» DATA BLOCK:
◇ ◇ ◇ ◇

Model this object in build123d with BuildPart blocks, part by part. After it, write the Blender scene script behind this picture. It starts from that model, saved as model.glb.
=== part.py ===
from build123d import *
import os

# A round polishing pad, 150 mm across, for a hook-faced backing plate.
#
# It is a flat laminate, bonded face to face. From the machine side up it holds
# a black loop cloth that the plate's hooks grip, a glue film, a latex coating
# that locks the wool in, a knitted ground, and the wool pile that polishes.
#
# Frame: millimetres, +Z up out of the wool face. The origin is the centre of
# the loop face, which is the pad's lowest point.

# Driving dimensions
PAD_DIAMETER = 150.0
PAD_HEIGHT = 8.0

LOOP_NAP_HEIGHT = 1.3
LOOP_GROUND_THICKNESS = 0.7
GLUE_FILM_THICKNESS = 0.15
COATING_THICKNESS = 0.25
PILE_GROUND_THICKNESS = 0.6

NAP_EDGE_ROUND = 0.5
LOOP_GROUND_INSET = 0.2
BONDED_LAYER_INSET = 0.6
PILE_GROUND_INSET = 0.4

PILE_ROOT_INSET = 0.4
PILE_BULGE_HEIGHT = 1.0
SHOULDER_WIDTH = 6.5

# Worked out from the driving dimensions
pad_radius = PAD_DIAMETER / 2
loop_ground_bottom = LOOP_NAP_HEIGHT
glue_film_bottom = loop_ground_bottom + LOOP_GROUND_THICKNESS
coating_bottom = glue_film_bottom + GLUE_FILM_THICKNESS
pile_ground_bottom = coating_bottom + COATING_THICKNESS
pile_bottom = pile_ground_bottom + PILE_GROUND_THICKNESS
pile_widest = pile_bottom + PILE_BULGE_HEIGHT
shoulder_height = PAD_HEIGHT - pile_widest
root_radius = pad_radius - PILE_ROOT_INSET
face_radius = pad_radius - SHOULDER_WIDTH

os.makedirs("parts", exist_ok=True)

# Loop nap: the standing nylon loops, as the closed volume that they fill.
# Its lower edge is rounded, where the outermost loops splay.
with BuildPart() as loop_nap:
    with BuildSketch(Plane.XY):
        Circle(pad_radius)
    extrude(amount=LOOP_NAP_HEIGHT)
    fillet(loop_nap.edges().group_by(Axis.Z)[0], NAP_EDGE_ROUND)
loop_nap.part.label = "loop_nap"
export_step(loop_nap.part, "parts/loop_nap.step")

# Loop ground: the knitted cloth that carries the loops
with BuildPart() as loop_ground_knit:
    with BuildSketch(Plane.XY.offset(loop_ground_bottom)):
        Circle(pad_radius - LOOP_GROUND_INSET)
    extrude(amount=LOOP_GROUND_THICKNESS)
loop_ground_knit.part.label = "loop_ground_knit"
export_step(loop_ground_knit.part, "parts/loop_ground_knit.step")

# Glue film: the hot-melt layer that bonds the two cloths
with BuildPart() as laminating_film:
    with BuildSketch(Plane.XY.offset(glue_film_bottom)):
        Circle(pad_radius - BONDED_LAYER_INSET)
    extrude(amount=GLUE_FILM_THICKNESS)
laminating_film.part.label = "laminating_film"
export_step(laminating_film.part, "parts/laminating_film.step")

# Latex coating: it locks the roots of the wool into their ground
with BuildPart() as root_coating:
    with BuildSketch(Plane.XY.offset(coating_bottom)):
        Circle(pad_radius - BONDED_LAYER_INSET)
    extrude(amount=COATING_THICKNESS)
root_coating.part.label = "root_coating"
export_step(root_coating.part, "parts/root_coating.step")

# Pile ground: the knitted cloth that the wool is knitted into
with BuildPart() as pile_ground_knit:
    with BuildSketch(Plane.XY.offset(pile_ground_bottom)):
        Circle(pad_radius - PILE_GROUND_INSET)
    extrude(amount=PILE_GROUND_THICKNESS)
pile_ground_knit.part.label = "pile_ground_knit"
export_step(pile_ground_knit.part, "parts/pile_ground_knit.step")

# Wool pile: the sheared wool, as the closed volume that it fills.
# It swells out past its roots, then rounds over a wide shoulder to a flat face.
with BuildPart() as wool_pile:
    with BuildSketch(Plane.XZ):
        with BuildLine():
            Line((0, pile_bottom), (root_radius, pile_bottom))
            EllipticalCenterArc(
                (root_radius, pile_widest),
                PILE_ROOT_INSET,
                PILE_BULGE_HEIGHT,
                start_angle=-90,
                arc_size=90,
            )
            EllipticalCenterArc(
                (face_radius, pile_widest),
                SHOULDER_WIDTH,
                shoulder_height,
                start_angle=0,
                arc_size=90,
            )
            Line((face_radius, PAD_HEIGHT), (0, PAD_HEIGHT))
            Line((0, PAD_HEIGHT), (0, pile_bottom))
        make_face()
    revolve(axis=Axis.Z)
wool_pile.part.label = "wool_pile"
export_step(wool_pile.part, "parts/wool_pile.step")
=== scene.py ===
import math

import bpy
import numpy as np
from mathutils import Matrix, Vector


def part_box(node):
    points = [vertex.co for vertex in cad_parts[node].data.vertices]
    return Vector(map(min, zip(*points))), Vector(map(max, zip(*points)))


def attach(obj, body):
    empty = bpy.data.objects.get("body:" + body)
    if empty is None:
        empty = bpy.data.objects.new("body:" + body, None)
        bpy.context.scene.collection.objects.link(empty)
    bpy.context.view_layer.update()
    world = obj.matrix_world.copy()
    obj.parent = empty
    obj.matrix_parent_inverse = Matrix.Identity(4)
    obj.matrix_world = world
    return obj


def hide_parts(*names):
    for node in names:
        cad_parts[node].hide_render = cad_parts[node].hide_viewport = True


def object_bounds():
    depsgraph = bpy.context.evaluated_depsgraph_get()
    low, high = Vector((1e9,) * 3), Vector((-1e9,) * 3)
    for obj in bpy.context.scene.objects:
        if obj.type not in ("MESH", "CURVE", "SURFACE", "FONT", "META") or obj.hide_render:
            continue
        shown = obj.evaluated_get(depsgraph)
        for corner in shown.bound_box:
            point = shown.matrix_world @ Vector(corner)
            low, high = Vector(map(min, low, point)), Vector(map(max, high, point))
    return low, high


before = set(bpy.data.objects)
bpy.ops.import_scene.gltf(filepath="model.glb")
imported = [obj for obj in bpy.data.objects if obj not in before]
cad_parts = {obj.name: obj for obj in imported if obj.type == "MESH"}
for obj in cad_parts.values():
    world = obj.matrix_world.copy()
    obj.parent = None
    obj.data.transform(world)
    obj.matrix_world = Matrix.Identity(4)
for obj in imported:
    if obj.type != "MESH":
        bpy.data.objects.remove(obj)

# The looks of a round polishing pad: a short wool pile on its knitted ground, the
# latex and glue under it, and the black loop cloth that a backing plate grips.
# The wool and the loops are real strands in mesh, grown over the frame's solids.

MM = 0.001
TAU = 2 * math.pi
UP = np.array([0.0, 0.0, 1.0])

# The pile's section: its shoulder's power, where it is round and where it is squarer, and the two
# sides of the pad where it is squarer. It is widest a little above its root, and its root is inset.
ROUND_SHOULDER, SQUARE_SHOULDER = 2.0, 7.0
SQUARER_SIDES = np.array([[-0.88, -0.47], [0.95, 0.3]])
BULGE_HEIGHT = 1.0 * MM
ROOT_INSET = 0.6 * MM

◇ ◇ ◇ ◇

» THE TASK:
Start at the line with "# Wool pile: the", stop at the line with "Vector(map(max, high, point))", and return every line in that stretch exactly, those two included.

» FULL SOLUTION:
# Wool pile: the sheared wool, as the closed volume that it fills.
# It swells out past its roots, then rounds over a wide shoulder to a flat face.
with BuildPart() as wool_pile:
    with BuildSketch(Plane.XZ):
        with BuildLine():
            Line((0, pile_bottom), (root_radius, pile_bottom))
            EllipticalCenterArc(
                (root_radius, pile_widest),
                PILE_ROOT_INSET,
                PILE_BULGE_HEIGHT,
                start_angle=-90,
                arc_size=90,
            )
            EllipticalCenterArc(
                (face_radius, pile_widest),
                SHOULDER_WIDTH,
                shoulder_height,
                start_angle=0,
                arc_size=90,
            )
            Line((face_radius, PAD_HEIGHT), (0, PAD_HEIGHT))
            Line((0, PAD_HEIGHT), (0, pile_bottom))
        make_face()
    revolve(axis=Axis.Z)
wool_pile.part.label = "wool_pile"
export_step(wool_pile.part, "parts/wool_pile.step")
=== scene.py ===
import math

import bpy
import numpy as np
from mathutils import Matrix, Vector


def part_box(node):
    points = [vertex.co for vertex in cad_parts[node].data.vertices]
    return Vector(map(min, zip(*points))), Vector(map(max, zip(*points)))


def attach(obj, body):
    empty = bpy.data.objects.get("body:" + body)
    if empty is None:
        empty = bpy.data.objects.new("body:" + body, None)
        bpy.context.scene.collection.objects.link(empty)
    bpy.context.view_layer.update()
    world = obj.matrix_world.copy()
    obj.parent = empty
    obj.matrix_parent_inverse = Matrix.Identity(4)
    obj.matrix_world = world
    return obj


def hide_parts(*names):
    for node in names:
        cad_parts[node].hide_render = cad_parts[node].hide_viewport = True


def object_bounds():
    depsgraph = bpy.context.evaluated_depsgraph_get()
    low, high = Vector((1e9,) * 3), Vector((-1e9,) * 3)
    for obj in bpy.context.scene.objects:
        if obj.type not in ("MESH", "CURVE", "SURFACE", "FONT", "META") or obj.hide_render:
            continue
        shown = obj.evaluated_get(depsgraph)
        for corner in shown.bound_box:
            point = shown.matrix_world @ Vector(corner)
            low, high = Vector(map(min, low, point)), Vector(map(max, high, point))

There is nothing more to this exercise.